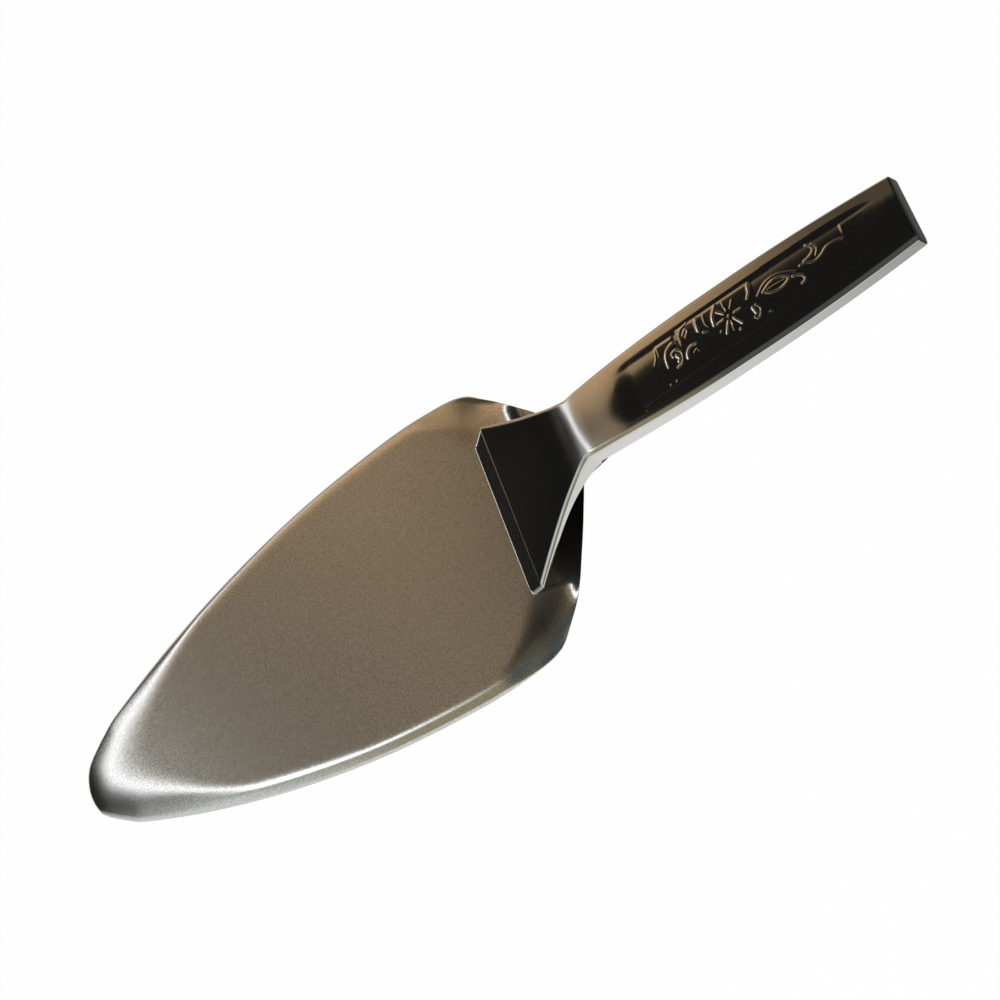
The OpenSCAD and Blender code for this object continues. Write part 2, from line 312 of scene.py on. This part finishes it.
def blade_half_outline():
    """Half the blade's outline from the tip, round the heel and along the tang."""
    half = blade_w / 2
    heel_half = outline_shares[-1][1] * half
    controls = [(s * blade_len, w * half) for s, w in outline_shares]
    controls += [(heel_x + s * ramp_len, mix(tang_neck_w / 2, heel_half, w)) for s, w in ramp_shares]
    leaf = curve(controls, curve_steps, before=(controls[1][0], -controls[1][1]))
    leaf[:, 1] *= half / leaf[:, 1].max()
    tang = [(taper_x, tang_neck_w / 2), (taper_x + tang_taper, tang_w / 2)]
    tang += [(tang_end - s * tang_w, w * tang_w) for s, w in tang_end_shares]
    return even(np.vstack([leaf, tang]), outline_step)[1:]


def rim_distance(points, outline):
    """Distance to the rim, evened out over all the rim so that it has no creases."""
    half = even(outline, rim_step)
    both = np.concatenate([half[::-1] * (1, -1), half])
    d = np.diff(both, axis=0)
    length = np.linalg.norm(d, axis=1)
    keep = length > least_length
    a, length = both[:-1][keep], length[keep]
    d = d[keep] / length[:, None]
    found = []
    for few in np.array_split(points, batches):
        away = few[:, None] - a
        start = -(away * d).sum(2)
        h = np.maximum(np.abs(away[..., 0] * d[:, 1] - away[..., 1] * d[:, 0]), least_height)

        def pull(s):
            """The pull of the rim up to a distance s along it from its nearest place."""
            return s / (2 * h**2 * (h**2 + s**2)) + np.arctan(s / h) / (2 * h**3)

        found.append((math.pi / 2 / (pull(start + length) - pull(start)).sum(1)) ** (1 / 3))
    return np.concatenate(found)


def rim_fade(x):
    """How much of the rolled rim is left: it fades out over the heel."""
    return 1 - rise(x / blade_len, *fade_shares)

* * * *

● **Problem details**: Scan the material above. Copy each line that holds the word "from".

● **The reply**:
The OpenSCAD and Blender code for this object continues. Write part 2, from line 312 of scene.py on. This part finishes it.
    """Half the blade's outline from the tip, round the heel and along the tang."""
            """The pull of the rim up to a distance s along it from its nearest place."""